Y volviendo al grano de nuestro cuento, añadiremos, para que todos
nos oigan: mal paso ha sido el de la política conservadora de las grandes
democracias en Ginebra, como nos muestran el copioso abucheo de la opinión y la
agria crítica con que la Prensa de todos los matices (sin excluir a la
retardataria) la señala y comenta.

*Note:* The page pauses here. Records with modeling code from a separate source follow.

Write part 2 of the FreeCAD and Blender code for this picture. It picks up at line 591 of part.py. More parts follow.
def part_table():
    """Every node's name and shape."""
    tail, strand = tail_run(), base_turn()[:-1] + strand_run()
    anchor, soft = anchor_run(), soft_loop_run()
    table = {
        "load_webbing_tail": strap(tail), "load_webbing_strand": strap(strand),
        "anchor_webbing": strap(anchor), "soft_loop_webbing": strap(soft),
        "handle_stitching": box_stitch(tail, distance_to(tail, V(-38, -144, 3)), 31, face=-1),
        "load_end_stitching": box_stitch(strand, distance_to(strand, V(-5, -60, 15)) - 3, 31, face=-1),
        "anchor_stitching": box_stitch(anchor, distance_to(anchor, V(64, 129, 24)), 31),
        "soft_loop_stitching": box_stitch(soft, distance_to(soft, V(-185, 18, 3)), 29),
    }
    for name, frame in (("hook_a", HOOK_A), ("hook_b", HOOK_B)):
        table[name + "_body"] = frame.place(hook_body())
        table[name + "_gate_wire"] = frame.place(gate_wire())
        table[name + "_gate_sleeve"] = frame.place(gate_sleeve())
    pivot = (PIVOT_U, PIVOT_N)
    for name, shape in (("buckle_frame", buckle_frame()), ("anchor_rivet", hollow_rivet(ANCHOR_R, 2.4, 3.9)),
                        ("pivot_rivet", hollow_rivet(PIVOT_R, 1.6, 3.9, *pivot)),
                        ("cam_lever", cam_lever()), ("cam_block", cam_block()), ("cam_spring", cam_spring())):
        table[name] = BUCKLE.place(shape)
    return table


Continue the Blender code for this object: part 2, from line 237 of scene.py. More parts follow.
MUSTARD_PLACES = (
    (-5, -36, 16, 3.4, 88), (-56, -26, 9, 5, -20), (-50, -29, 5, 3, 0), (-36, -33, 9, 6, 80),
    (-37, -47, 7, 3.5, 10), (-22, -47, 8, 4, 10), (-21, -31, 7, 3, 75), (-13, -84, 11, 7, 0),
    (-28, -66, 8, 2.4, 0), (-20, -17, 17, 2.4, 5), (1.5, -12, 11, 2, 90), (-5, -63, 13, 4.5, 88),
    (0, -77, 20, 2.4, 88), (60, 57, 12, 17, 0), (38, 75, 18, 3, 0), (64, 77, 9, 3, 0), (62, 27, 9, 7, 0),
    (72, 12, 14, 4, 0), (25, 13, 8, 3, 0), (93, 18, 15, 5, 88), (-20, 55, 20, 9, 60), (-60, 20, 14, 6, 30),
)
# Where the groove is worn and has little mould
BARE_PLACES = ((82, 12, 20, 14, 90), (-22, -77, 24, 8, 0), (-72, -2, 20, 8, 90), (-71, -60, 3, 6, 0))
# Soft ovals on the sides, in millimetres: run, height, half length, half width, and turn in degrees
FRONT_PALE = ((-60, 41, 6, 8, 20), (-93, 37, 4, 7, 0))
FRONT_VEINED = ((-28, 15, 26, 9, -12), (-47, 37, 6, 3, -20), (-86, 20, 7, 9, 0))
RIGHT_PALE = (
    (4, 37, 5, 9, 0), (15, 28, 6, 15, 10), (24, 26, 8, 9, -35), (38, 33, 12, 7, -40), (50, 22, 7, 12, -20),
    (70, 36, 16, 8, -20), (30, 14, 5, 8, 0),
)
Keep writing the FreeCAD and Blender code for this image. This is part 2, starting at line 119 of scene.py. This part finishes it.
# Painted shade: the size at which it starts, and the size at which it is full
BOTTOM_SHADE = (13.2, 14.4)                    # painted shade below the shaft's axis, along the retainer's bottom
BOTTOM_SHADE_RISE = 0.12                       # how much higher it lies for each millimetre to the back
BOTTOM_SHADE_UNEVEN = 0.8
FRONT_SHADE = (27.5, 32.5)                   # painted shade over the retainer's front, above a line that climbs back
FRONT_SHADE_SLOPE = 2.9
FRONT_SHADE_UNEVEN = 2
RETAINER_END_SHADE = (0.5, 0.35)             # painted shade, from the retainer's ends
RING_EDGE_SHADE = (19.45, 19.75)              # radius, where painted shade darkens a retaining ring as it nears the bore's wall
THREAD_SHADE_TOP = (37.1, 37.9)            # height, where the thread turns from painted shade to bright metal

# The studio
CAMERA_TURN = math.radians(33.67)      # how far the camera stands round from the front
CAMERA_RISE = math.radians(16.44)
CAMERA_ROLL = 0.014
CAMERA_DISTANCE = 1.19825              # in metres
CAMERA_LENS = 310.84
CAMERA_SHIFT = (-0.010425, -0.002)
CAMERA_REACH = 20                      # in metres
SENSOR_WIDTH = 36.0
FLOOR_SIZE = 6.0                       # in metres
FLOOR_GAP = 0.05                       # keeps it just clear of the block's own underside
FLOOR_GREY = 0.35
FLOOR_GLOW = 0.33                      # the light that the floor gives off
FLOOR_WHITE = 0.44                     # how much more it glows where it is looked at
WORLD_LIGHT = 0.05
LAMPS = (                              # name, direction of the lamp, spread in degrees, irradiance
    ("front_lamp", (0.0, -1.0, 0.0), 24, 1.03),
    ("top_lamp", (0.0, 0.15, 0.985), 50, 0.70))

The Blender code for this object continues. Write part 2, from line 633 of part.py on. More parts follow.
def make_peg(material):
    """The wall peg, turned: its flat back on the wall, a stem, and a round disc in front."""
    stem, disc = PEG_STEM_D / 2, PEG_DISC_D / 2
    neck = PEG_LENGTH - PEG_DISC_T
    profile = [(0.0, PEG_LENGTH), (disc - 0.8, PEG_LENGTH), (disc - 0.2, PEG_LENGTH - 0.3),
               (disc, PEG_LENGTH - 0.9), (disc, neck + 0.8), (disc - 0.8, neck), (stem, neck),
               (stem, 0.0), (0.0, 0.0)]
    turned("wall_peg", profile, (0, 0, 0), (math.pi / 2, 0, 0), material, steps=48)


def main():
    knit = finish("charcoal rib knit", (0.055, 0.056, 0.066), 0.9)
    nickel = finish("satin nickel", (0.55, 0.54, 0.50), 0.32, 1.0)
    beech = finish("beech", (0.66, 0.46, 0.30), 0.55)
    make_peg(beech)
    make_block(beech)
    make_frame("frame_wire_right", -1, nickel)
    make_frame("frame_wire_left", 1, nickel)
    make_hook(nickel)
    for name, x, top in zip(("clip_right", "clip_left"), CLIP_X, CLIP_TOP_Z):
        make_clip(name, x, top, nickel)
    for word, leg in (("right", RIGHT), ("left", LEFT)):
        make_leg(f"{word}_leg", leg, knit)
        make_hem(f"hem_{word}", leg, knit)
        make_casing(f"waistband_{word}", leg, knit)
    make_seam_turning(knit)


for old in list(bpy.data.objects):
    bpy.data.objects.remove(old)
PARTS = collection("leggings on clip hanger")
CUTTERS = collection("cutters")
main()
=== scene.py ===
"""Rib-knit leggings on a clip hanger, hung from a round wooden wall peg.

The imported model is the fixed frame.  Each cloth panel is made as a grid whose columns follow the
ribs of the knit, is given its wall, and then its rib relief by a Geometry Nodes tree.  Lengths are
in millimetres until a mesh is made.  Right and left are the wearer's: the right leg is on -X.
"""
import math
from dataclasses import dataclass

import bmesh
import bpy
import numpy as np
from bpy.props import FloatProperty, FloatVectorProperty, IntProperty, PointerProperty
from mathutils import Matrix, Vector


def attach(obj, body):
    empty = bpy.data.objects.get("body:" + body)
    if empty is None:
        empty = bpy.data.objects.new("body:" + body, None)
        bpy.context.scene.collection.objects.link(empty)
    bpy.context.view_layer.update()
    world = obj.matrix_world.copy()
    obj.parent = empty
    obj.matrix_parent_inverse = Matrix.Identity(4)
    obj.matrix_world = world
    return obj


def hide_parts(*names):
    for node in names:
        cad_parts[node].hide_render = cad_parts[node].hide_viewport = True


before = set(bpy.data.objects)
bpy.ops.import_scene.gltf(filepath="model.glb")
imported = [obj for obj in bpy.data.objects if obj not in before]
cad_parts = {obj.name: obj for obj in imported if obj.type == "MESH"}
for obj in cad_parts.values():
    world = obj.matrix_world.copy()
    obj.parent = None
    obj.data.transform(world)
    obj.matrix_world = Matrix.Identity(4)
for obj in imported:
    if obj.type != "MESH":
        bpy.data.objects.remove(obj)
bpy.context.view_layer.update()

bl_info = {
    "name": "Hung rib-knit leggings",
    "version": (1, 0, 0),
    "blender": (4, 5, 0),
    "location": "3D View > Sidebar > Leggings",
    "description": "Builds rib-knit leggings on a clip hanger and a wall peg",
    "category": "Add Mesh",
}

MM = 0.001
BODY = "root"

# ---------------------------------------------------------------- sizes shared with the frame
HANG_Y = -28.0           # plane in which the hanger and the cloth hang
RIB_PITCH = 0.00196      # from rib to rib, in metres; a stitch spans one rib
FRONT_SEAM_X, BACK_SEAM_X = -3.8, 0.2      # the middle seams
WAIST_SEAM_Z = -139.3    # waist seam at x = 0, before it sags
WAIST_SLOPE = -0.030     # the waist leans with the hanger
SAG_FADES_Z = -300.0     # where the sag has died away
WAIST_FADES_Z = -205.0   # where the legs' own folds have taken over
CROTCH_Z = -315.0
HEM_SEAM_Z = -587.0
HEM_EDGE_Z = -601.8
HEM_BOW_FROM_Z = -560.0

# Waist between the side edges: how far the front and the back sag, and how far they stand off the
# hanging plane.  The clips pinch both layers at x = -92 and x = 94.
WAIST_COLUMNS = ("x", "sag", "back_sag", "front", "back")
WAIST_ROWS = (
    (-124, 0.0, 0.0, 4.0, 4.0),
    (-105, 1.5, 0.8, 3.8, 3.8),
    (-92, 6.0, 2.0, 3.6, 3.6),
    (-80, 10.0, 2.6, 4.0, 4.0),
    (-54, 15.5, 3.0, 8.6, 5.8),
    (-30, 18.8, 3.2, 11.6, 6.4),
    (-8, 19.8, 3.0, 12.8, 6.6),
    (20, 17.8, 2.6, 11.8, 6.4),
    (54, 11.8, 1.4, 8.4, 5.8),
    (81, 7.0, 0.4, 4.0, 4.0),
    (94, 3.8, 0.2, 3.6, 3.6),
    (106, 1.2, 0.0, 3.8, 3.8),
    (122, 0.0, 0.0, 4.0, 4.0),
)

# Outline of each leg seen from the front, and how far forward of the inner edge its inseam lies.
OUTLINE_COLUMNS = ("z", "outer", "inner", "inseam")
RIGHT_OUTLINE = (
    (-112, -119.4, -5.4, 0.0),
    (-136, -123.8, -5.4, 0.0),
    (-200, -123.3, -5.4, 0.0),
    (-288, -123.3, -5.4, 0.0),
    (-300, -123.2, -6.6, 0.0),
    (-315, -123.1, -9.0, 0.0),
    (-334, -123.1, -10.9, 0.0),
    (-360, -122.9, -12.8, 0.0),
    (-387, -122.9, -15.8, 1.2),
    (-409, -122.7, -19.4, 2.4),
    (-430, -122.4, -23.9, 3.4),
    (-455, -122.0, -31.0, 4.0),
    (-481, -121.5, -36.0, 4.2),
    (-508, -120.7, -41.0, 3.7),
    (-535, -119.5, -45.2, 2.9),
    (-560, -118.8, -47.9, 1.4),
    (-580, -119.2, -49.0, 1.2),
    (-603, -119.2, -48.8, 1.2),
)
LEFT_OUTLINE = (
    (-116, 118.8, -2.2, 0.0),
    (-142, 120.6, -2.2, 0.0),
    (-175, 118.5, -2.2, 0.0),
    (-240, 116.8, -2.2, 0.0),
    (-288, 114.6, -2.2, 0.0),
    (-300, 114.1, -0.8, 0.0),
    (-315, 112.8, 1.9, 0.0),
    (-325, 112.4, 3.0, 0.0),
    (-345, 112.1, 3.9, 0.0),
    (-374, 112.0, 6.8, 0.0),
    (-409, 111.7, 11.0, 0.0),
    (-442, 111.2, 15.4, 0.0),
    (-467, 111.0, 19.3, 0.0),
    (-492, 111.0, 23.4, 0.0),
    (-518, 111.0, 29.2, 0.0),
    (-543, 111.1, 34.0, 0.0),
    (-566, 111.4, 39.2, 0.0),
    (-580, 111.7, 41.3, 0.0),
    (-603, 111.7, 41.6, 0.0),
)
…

El sarcástico refrendo de la no intervención
en España, precisamente allí donde se aportan pruebas abrumadoras de su falsía,
ante conciencias saturadas de este amargo convencimiento, es un acto de cínica
inverecundia que, a nuestro juicio, no puede realizarse impunemente.
Contribuyen esos hombres a degradar a sus pueblos, presentándolos ante el mundo
entero, desde la alta tribuna de Ginebra, como cómplices de una probada
injusticia, como torpes disimuladores de una iniquidad sin ejemplo en la
Historia. (De algo había de servir —digámoslo de pasada— la Sociedad de
Naciones, y no sólo como púlpito donde alguna vez se encarame la hombría de
bien para hablar al mundo, sino como lugar donde se pongan de resalto por su
propia inepcia cuantas ruines maquinaciones ocultaba el secreto de las cancillerías).
Contribuyen estos hombres, tan incapaces de prever y cautelar lo futuro como
ingenuos creyentes en la fatalidad de la guerra, a que ésta sea realmente
ineluctable; porque allí donde a la razón y a la moral se jubila sólo la
bestialidad conserva su empleo. Y por el hecho de haber demorado la inevitable
guerra serán ellos los culpables de su terrible agravamiento.
Por fortuna, aun será tiempo de evitar los daños más irreparables;
porque contra la política conservadora de las grandes democracias milita el
instinto de conservación de los pueblos.